Drug-Specific Conversations
Conversations about drugs and alcohol are most easily started by commenting on items in the news like a celebrity’s behaviour and its consequences.
TEEN YEARS
During these years adolescents become conscious of the need to differentiate themselves from their parents. This can cause some low points in the parent-teen dialogue. At times, “grunting” may be as good as it gets. Some teens go through secretive phases when even the simplest, seemingly friendly inquiry gets a volatile reaction.
Parenting professionals tell us to “show interest” but avoid “interrogation.” It can be a hard distinction to make, and it changes with each child. Commenting on media stories, movies, etc. is always a good way to open discussion.
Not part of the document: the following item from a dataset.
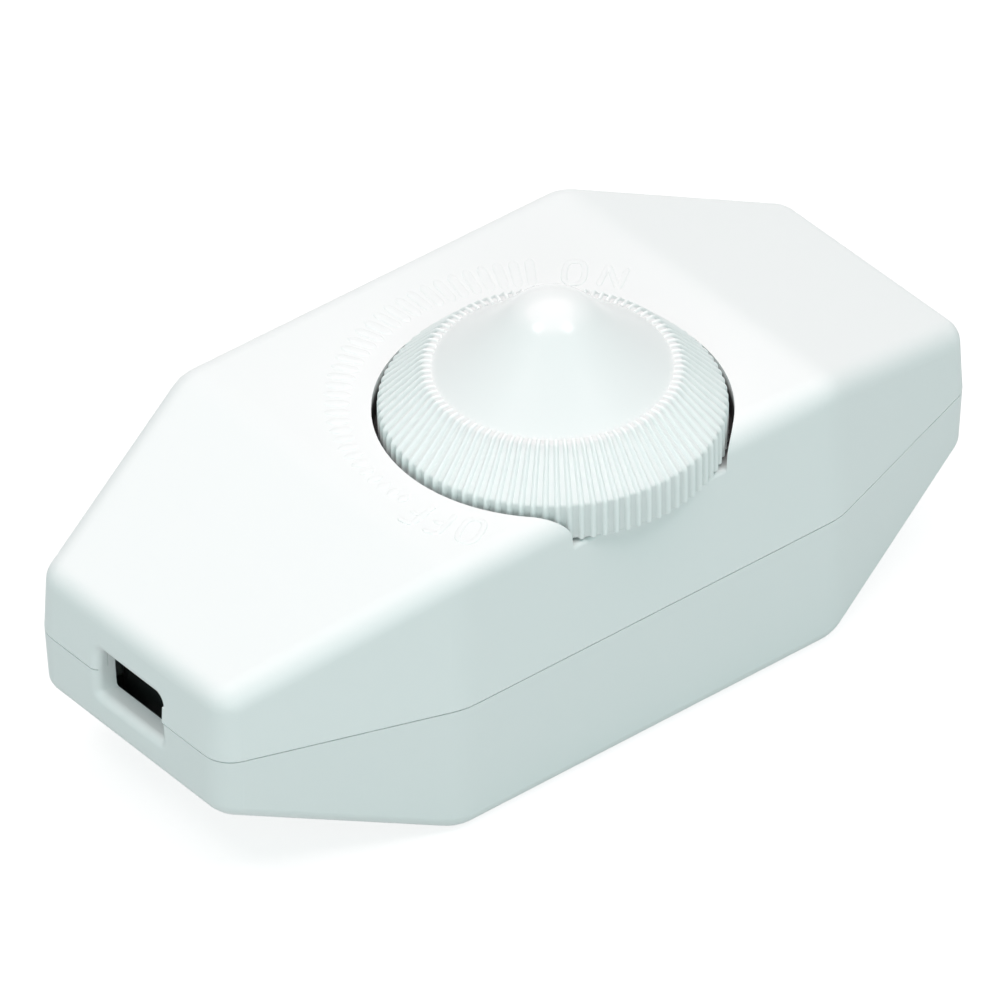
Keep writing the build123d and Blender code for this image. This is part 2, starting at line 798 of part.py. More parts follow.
# Choke: a wound ferrite rod lying across the board
choke_x, choke_y = choke_spot
choke_z = board_top + winding_lift + winding_radius
choke_plane = Plane(origin=(choke_x, choke_y, choke_z), x_dir=(1, 0, 0), z_dir=(0, 1, 0))
with BuildPart() as choke_core:
    with BuildSketch(choke_plane):
        Circle(choke_core_radius)
    extrude(amount=choke_core_length / 2, both=True)
save(choke_core, "choke_core")

with BuildPart() as choke_winding:
    with BuildSketch(choke_plane):
        Circle(winding_radius)
        Circle(choke_core_radius + slip, mode=Mode.SUBTRACT)
    extrude(amount=winding_length / 2, both=True)
save(choke_winding, "choke_winding")
leads += [(choke_x, choke_y + y, choke_z - winding_radius) for y in (-choke_lead_y, choke_lead_y)]

# Capacitors
with BuildPart() as suppressor_capacitor:
    with BuildSketch(Plane.XY.offset(board_top)):
        with Locations(suppressor_spot):
            Rectangle(suppressor_size[0], suppressor_size[1])
    extrude(amount=suppressor_size[2])
    fillet(suppressor_capacitor.edges().filter_by(Axis.Z), box_rounding)
save(suppressor_capacitor, "suppressor_capacitor")
suppressor_x, suppressor_y = suppressor_spot
for reach in (-suppressor_lead_pitch / 2, suppressor_lead_pitch / 2):
    leads.append((suppressor_x + reach, suppressor_y, board_top))

for number, (x, y, turn) in enumerate(film_spots, start=1):
    with BuildPart() as film_capacitor:
        with BuildSketch(Plane.XY.offset(board_top)):
            with Locations(Location((x, y, 0), (0, 0, turn))):
                Rectangle(film_size[0], film_size[1])
        extrude(amount=film_size[2])
        fillet(film_capacitor.edges().filter_by(Axis.Z), box_rounding)
    save(film_capacitor, f"timing_capacitor_{number}")
    reach = film_lead_pitch / 2
    for end in (-reach, reach):
        leads.append((x + end * cos(radians(turn)), y + end * sin(radians(turn)), board_top))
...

It is important to simply “be around” so that conversations can develop naturally. One father noticed that his son always watched a particular television show. The father made a point of being in front of the TV himself when that show came on. It gave him some common ground with his son and opportunities for conversation that would not otherwise have occurred.
Driving teens around is often a good place for relaxed chats too. While the car is in motion they don’t have to make eye contact and may feel more free to confide in you.
Teens often interpret our fear for them as being a lack of trust in them. They need to know what we are really afraid of.
For example:
While Mom believes that her daughter will make wise decisions about alcohol and other drugs, she knows the date rape drug is out there. Her daughter’s good decision-making could disappear in one swallow.
Mom’s fear is about what others may do to harm her daughter.
Talking this through with her daughter, exploring “what if” scenarios, and developing a strategy to deal with the danger of date rape drugs offers protection for her daughter and reassurance for Mom.
Parents must clearly communicate their expectations around alcohol and other drug use. What are the family values and beliefs that your kids are expected to adhere to? What are the consequences for violating them?
When your teen comes home drunk or you discover a marijuana plant in the back yard is not the best time to develop family policy. You will be angry and your teen will be defensive. It will all be personal – policy decided on the basis of one child’s behaviour.
Hopefully, communicating those expectations has been an ongoing process throughout childhood But in case that hasn’t happened, it needs to happen in as straightforward and calm a manner as possible – no “beating around the bush.”
Communicate your belief that they are the smartest person in their peer group and that you expect them to make decisions that are in their own best interests.
“Everybody did it,” will never be an acceptable reason.
You have faith that they will think decisions through for themselves.
Yes, teens are influenced by their peers, by the media, by what the superstars and celebrities are doing. Parents cannot change that.
What parents can affect, is the relationship they have with their own child. Research tells us it has the power to be the most influential one.